Published in 1871, Scrambles Amongst the Alps is Whymper’s own story of his nine years spent climbing in the Alps. One of the first books devoted to the sheer thrill of mountaineering, it is a breathtaking account of the triumph of man over mountain in a time before thermal clothing, nylon ropes, global positioning systems, and air rescues. It also offers Whymper’s controversial story of the tragedy on the Matterhorn. One of the best adventure books of all time, Scrambles Amongst the Alps is an essential classic of climbing literature by one of mountaineering’s most legendary figures.
In this famous book Whymper describes the nine years he spent climbing in the Alps (1860 to 1869) including his numerous attempts to climb the Matterhorn, and his successful eighth attempt, when he finally became the first man to reach the summit (a climb that claimed the lives of four of his fellow climbers). The text also offers a fascinating insight into the early history climbing and climbing techniques.
Edward Whymper (April 27, 1840–September 16, 1911), was a British climber and explorer best known for the first ascent of the Matterhorn in 1865. Whymper was born in London on April 27, 1840 to Josiah Wood Whymper and Elizabeth Claridge being the second of eleven children. He was trained to be a wood-engraver at an early age.
In 1860, he made extensive forays into the central and western Alps to produce a series of commissioned alpine scenery sketches. Among the objects of this tour was the illustration of an unsuccessful attempt made by Professor Bonney's party to ascend Mont Pelvoux, at that time believed to be the highest peak of the Dauphiné Alps.
Professor John Tyndall and Whymper emulated each other in determined attempts to reach the summit of the Matterhorn by the south-western, or Italian, ridge. In 1865 Whymper, who had failed eight times already, attempted unsuccessfully to climb a couloir on the south-east face with Michel Croz. After Croz left for a prior engagement with Charles Hudson, Whymper failed to secure the services of Val Tournanche guide Jean Antoine Carrel, and instead planned on trying the eastern face with Lord Francis Douglas and the two Zermatt guides, Peter Taugwalder father and son.
Whymper's 1865 campaign had been planned to test his route-finding skills in preparation for an expedition to Greenland in 1867. The exploration in Greenland resulted in an important collection of fossil plants, which were described by Professor Heer and deposited in the British Museum. Whymper's report was published in the report of the British Association of 1869. Though hampered by a lack of supplies and an epidemic among the local people, he proved that the interior could be explored by the use of suitably constructed sledges, and thus contributed an important advance to Arctic exploration. Another expedition in 1872 was devoted to a survey of the coastline.

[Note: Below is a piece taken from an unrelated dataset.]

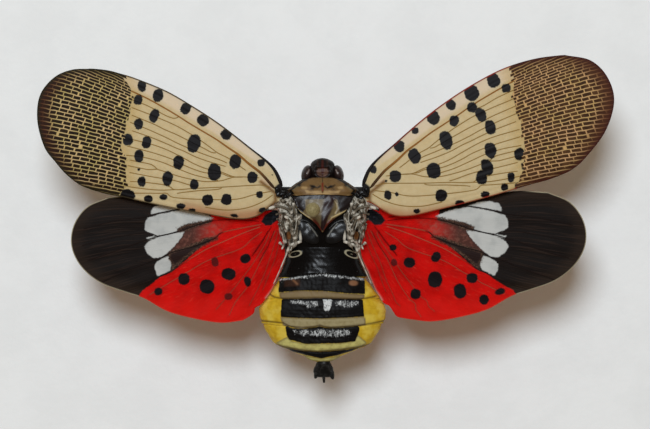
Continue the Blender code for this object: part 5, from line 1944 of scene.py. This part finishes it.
@dataclass
class Stand:
    """The specimen's pin, and the flat base that holds it."""

    pin_at: Point = (-0.85, 3.15)
    pin_radius: float = 0.25
    pin_foot: float = 2.9
    pin_top: float = 21.1
    head_radius: float = 0.65
    length: float = 26.0
    width: float = 9.6
    height: float = 2.6
    corner: float = 4.2

    def pin(self) -> None:
        """A drawn steel pin with a rolled round head."""
        x, y = self.pin_at
        levels = np.linspace(self.pin_foot, self.pin_top, 60)
        path = np.stack([0 * levels + x, 0 * levels + y, levels], -1)
        shell = Shell("shade")
        shell.loft(tube_rings(path, self.pin_radius, 24, (0, 1, 0)), {"shade": 0.5})
        angle = np.linspace(-math.pi / 2 + 0.02, math.pi / 2 - 0.02, 48)
        ball = np.stack([0 * angle + x, 0 * angle + y, self.pin_top + self.head_radius * np.sin(angle)], -1)
        shell.loft(tube_rings(ball, self.head_radius * np.cos(angle), 64, (0, 1, 0)), {"shade": 0.5})
        p = Paint("pin_metal")
        grain = p.noise(5.0, 3.0)
        colour = p.mix(grain.rise(0.35, 0.7), (140, 128, 88), (118, 106, 70))
        metal = p.finish(colour, 0.55 + grain * 0.15, p.bump(grain, 0.02, 0.5), Metallic=0.1,
                         Specular_IOR_Level=0.3)
        shell.build("pin", metal, "pin", "stand_pin")

    def plate(self) -> None:
        """The base: a rounded plate with eased edges, a shallow top recess and a round socket for the pin."""
        turns = np.linspace(0, 2 * math.pi, 240, endpoint=False)
        top = self.height
        profile = ((0.25, 0.0), (0.0, 0.25), (0.0, top - 0.35), (0.1, top - 0.1), (0.35, top), (0.9, top),
                   (0.98, top - 0.08), (1.3, top - 0.1), (3.9, top - 0.1))
        rings = []
        for inset, level in profile:
            corner = max(self.corner - inset, 0.3)
            half = np.array((self.length / 2 - inset - corner, self.width / 2 - inset - corner))
            half = np.maximum(half, 0.05)
            ring = np.stack([np.cos(turns), np.sin(turns)], -1)
            places = np.sign(ring) * half + ring * corner
            rings.append(np.column_stack([places, np.full(len(turns), level)]))
        shell = Shell("shade")
        shell.loft(np.array(rings), {"shade": 0.5})
        x, y = self.pin_at
        levels = np.array((top - 0.6, top - 0.02, top + 0.14, top + 0.2, top + 0.2))
        reach = np.array((1.1, 1.1, 1.05, 0.9, 0.3))
        collar = np.stack([x + reach[:, None] * np.cos(turns), y + reach[:, None] * np.sin(turns),
                           levels[:, None] + 0 * turns], -1)
        shell.loft(collar, {"shade": 0.2})
        p = Paint("base_board")
        grain = p.noise(0.6, 4.0)
        fine = p.noise(6.0, 2.0)
        colour = p.mix(grain.rise(0.35, 0.7), (214, 213, 208), (205, 203, 197))
        colour = p.mix(p.field("shade").rise(0.4, 0.3), colour, (150, 140, 110))
        board = p.finish(colour, 0.6 + fine * 0.15, p.bump(fine, 0.02, 0.5))
        shell.build("base_plate", board, "base", "stand_base")

    def make(self) -> None:
        """Builds the stand."""
        self.pin()
        self.plate()


@dataclass
class Studio:
    """A pale floor, a soft lamp, the sky and the camera."""

    floor_size: float = 1.2
    lamp_place: tuple = (-0.03, 0.115, 0.42)
    lamp_aim: tuple = (0.0, 0.003, 0.01)
    lamp_size: float = 0.13
    lamp_power: float = 1.34
    lamp_colour: tuple = (0.92, 1.0, 1.08)
    sky: float = 0.2
    sky_colour: tuple = (1.3, 1.0, 0.72, 1.0)

    def floor(self) -> None:
        """A pale board with a faint fibrous surface."""
        mesh = bpy.data.meshes.new("floor")
        half = self.floor_size / 2
        corners = [(-half, -half, 0), (half, -half, 0), (half, half, 0), (-half, half, 0)]
        mesh.from_pydata(corners, [], [(0, 1, 2, 3)])
        p = Paint("floor_board")
        cloud = p.noise(0.16, 4.0, 0.6)
        fine = p.noise(0.9, 3.0, 0.6)
        colour = p.mix(cloud.rise(0.4, 0.65), (238, 240, 239), (234, 236, 235))
        mesh.materials.append(p.finish(colour, 0.75, p.bump(cloud * 0.6 + fine * 0.4, 0.25, 0.5)))
        board = bpy.data.objects.new("floor", mesh)
        bpy.context.scene.collection.objects.link(board)

    def light(self) -> None:
        """A round lamp above, turned to the specimen, and an even sky."""
        lamp = bpy.data.lights.new("window", "AREA")
        lamp.shape = "DISK"
        lamp.size = self.lamp_size
        lamp.energy = self.lamp_power
        lamp.color = self.lamp_colour
        item = bpy.data.objects.new("window", lamp)
        item.location = self.lamp_place
        x, y, z = np.array(self.lamp_aim) - np.array(self.lamp_place)
        item.rotation_euler = (math.atan2(math.hypot(x, y), -z), 0.0, math.atan2(-x, y))
        bpy.context.scene.collection.objects.link(item)
        world = bpy.data.worlds.new("sky")
        world.use_nodes = True
        inputs = world.node_tree.nodes["Background"].inputs
        inputs[0].default_value = self.sky_colour
        inputs[1].default_value = self.sky
        bpy.context.scene.world = world
        bpy.context.scene.view_settings.view_transform = "Standard"

    def camera(self) -> None:
        """The camera straight above, with the picture's view."""
        data = bpy.data.cameras.new("camera")
        data.lens = VIEW.lens
        data.clip_start = 0.01
        item = bpy.data.objects.new("camera", data)
        item.location = (VIEW.centre[0] * MM, VIEW.centre[1] * MM, VIEW.height * MM)
        bpy.context.scene.collection.objects.link(item)
        bpy.context.scene.camera = item

    def make(self) -> None:
        """Sets the studio."""
        self.floor()
        self.light()
        self.camera()


def main() -> None:
    """Builds the specimen, its stand and the studio."""
    logging.basicConfig(level=logging.INFO, format="%(message)s")
    Studio().make()
    named = {"brown": BROWN, "olive": OLIVE, "black": BLACK, "waxy": WAXY, "gloss": GLOSS, "amber": AMBER,
             "golden": GOLDEN, "eye": FACETS}
    finishes = {name: finish.paint() for name, finish in named.items()}
    for side in Side:
        Forewing(side).make()
        Hindwing(side).make()
    Trunk().make()
    Thorax(finishes=finishes).make()
    Head(finishes=finishes).make()
    Legs(finishes=finishes).make()
    Tail(finishes=finishes).make()
    Stand().make()


if __name__ == "__main__":
    main()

Whymper next organized an expedition to Ecuador, designed primarily to collect data for the study of altitude sickness and the effect of reduced pressure on the human body. His chief guide was Jean-Antoine Carrel, who later died from exhaustion on the Matterhorn after bringing his employers into safety through a snowstorm. During 1880, Whymper made two ascents of Chimborazo (6,267m), also claiming the first ascent. He spent a night on the summit of Cotopaxi and made first ascents of half a dozen other great peaks.
In the early 1900's, Whymper visited the Canadian Rockies several times and made arrangements with the Canadian Pacific Railway (CPR) to promote the Canadian Rockies and the railway in his talks in Europe and Asia. In exchange, the CPR agreed to pay transportation costs for himself and his four guides.